Inspired by such films as Christine, IT, and Scream 3, Halloween Ends succeeds in areas that I didn’t expect to be there, but, in a way, it fails where everyone expected it to work. What I mean by this is that everyone expected this to be the big final one-on-one confrontation between Laurie Strode and Michael Myers but, here’s the thing, that isn’t really what this movie is. Rather, all that stuff feels tacked on, or shoehorned in, in the final act. One of the reasons why is that the time jump in the film isn’t the only major change from Kills to Ends, Laurie Strode is also a completely different character from the Sarah Connor-inspired PTSD-stricken warrior from the 2018 reboot. In spite of the fact that Michael Myers survived and that Laurie lost her daughter at the end of Halloween Kills, Laurie seems to have completely moved on from what had previously been her singular obsession for forty years in 2018. It felt extremely contrived to me that this character moved on but the entire local community had taken ownership of her previous obsession. This isn’t to say that the eventual fight between Strode and Myers is all bad, rather it is actually perfectly fine, but, like I said, it is somewhat shoehorned in (probably to appease audiences expecting more of the same), and, even though it ends in a relatively satisfying way, the film doesn’t reach the full potential of that kind of ending. It feels kind of dull, ultimately.

This isn’t the only problem. Allyson (played by Andi Matichak), Laurie’s granddaughter, is basically just a plot device meant to bring the action closer to Laurie Strode, and Jamie Lee Curtis has this running narration with commentary on the nature of evil that can feel somewhat generic. Like the previous films, some of the dialogue is also really strange. There are tonally inconsistent lines that lack seriousness, and other lines that just feel really cheap (“If I can’t have her, no one can.”).

I do want to get into what I think actually works about the film, but to do that I will have to discuss some spoilers. Because, again, what works here is the central twist of the film, which is that this isn’t really the story of Michael Myers or Laurie Strode. Instead, it feels more appropriate to say that this is the story of how evil can be contagious, passed on, or brought about.
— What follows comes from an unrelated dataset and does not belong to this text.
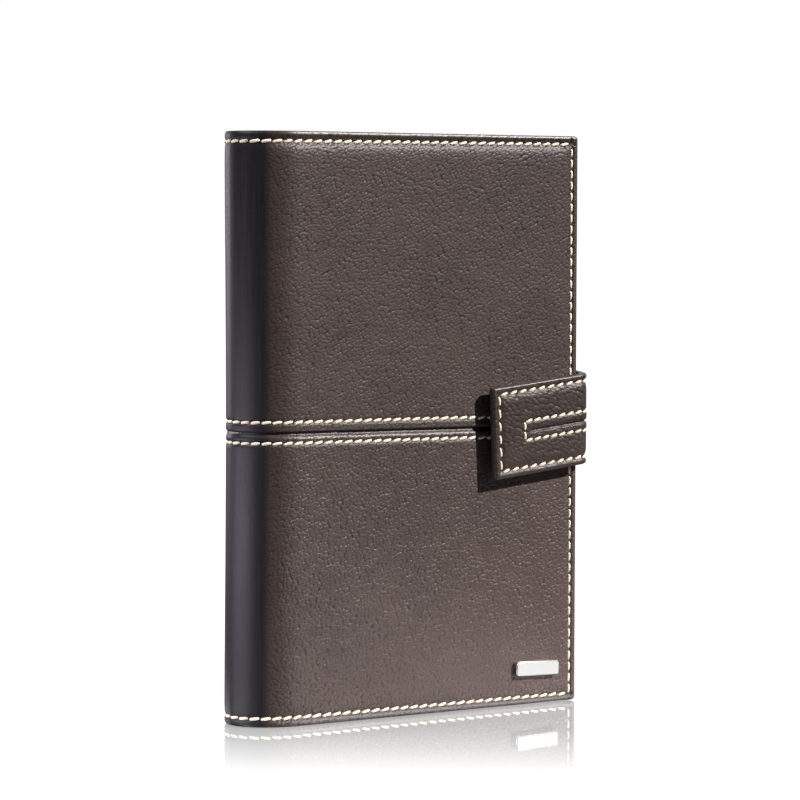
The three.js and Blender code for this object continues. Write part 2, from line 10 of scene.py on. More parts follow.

And all of this concerns the major new character introduced in this film and that is Corey Cunningham. This is his story, which is certainly a choice given this was supposed to be the big finale for two of American horror’s most established characters, and I think that’s ultimately a good thing because this is the only element in these last two films that goes in an interesting and relatively new direction.

The opening sequence that is centered on a genuinely horrifying accident is a shocker and does a brilliant job of setting the table for one of the film’s larger themes, which is concerned with how the people around you — a town, a local community — can inadvertently create the very monsters that plague them. As the film moves forward, what the film does with his character feels genuinely refreshing. Focusing on how the effect of Myers’ actions has basically created a new pariah, and potential monster, in the community is a really smart thing for a reboot of the franchise to do. However, I do think it is a little late to do this. There is no denying that they should’ve planted the seeds for Corey Cunningham in the previous two films, because, now that they haven’t, it just makes this film make less sense as the final part of an alleged franchise-ending film. But the way his inclusion changed things up made me hopeful that the franchise could go on to focus on Season of the Witch-esque Halloween spin-offs that actually do something different.

What they do with Cunningham leads to the film’s best moments, such as how the most violent scenes in the film are built around a team-up. But there are also some clumsy elements in his story. After his encounter with Myers, Corey Cunningham’s glow-up — a twisted Peter Parker-to-Spider-Man-like character transformation from nerdy young man to a psychotic bad boy — can feel a little bit silly and his relationship with Allyson — again, very much a plot device — feels somewhat unbelievable.

David Gordon Green’s deceptively marketed Halloween Ends is a very messy conclusion to a trilogy that now feels utterly aimless and unplanned, and the film’s relatively appropriate ending feels shoehorned in. It suffers significantly from its radically different and quite ridiculous and unbelievable new characterization of Laurie Strode, but the film also introduces a new major character into the franchise, whose inclusion is easily the most fascinating and refreshing thing about the film. However, this new inclusion turns it into a film that it wasn’t really marketed as, so it will infuriate some fans. It’s too messy and the writing is too all over the place for me to be able to call it a good movie, but I will say that I kind of enjoyed it and that it is a marked improvement over Halloween Kills. I just find it hard to believe that they’ll leave this franchise alone. It is an end but probably not the end for Halloween.